**Exercise aim:**
Reproduce all of the material word for word.

**Information supplied:**
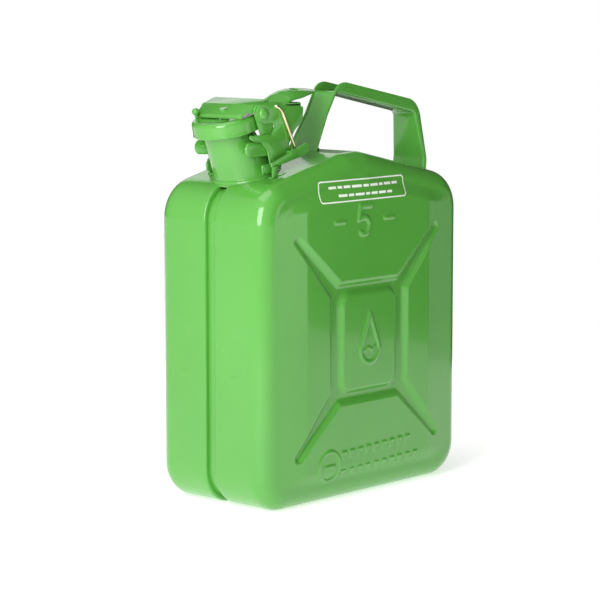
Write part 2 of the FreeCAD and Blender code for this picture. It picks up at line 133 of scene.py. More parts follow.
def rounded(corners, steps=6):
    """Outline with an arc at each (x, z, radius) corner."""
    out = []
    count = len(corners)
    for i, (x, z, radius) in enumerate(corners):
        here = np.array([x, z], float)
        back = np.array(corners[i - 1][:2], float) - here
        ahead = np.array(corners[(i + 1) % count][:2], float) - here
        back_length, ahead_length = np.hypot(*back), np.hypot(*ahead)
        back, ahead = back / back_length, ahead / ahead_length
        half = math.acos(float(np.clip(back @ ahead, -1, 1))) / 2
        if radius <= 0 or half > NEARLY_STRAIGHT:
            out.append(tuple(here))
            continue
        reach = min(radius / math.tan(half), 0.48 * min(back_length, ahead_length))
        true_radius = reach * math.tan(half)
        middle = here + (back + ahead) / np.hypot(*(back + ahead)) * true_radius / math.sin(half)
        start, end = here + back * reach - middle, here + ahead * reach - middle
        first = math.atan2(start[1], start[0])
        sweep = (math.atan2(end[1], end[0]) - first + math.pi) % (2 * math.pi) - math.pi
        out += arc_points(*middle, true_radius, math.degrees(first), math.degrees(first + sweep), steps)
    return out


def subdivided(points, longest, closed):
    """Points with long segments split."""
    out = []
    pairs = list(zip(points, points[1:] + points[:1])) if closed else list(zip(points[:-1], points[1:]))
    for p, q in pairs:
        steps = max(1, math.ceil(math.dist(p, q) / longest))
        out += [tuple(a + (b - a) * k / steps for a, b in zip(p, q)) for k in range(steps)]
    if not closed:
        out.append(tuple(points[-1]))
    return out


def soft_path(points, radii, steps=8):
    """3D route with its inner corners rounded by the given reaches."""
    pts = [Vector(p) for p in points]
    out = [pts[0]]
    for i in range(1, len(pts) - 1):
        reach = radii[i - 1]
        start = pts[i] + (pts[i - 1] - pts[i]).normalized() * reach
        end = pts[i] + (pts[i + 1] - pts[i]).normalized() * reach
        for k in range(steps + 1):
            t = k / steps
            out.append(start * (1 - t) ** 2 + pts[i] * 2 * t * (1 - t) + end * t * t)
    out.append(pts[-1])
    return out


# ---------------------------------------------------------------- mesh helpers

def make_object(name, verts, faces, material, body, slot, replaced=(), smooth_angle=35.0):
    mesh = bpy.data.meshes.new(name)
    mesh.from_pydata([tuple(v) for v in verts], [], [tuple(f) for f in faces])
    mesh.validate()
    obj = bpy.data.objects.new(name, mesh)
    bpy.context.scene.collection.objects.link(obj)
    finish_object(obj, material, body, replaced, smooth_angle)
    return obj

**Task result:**
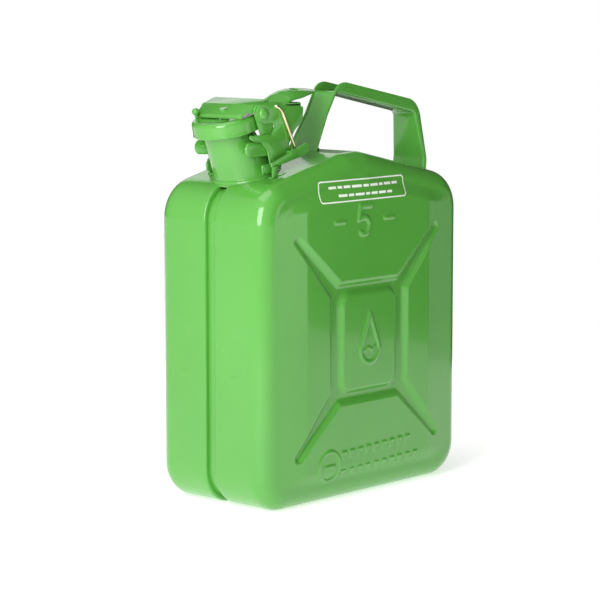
Write part 2 of the FreeCAD and Blender code for this picture. It picks up at line 133 of scene.py. More parts follow.
def rounded(corners, steps=6):
    """Outline with an arc at each (x, z, radius) corner."""
    out = []
    count = len(corners)
    for i, (x, z, radius) in enumerate(corners):
        here = np.array([x, z], float)
        back = np.array(corners[i - 1][:2], float) - here
        ahead = np.array(corners[(i + 1) % count][:2], float) - here
        back_length, ahead_length = np.hypot(*back), np.hypot(*ahead)
        back, ahead = back / back_length, ahead / ahead_length
        half = math.acos(float(np.clip(back @ ahead, -1, 1))) / 2
        if radius <= 0 or half > NEARLY_STRAIGHT:
            out.append(tuple(here))
            continue
        reach = min(radius / math.tan(half), 0.48 * min(back_length, ahead_length))
        true_radius = reach * math.tan(half)
        middle = here + (back + ahead) / np.hypot(*(back + ahead)) * true_radius / math.sin(half)
        start, end = here + back * reach - middle, here + ahead * reach - middle
        first = math.atan2(start[1], start[0])
        sweep = (math.atan2(end[1], end[0]) - first + math.pi) % (2 * math.pi) - math.pi
        out += arc_points(*middle, true_radius, math.degrees(first), math.degrees(first + sweep), steps)
    return out


def subdivided(points, longest, closed):
    """Points with long segments split."""
    out = []
    pairs = list(zip(points, points[1:] + points[:1])) if closed else list(zip(points[:-1], points[1:]))
    for p, q in pairs:
        steps = max(1, math.ceil(math.dist(p, q) / longest))
        out += [tuple(a + (b - a) * k / steps for a, b in zip(p, q)) for k in range(steps)]
    if not closed:
        out.append(tuple(points[-1]))
    return out


def soft_path(points, radii, steps=8):
    """3D route with its inner corners rounded by the given reaches."""
    pts = [Vector(p) for p in points]
    out = [pts[0]]
    for i in range(1, len(pts) - 1):
        reach = radii[i - 1]
        start = pts[i] + (pts[i - 1] - pts[i]).normalized() * reach
        end = pts[i] + (pts[i + 1] - pts[i]).normalized() * reach
        for k in range(steps + 1):
            t = k / steps
            out.append(start * (1 - t) ** 2 + pts[i] * 2 * t * (1 - t) + end * t * t)
    out.append(pts[-1])
    return out


# ---------------------------------------------------------------- mesh helpers

def make_object(name, verts, faces, material, body, slot, replaced=(), smooth_angle=35.0):
    mesh = bpy.data.meshes.new(name)
    mesh.from_pydata([tuple(v) for v in verts], [], [tuple(f) for f in faces])
    mesh.validate()
    obj = bpy.data.objects.new(name, mesh)
    bpy.context.scene.collection.objects.link(obj)
    finish_object(obj, material, body, replaced, smooth_angle)
    return obj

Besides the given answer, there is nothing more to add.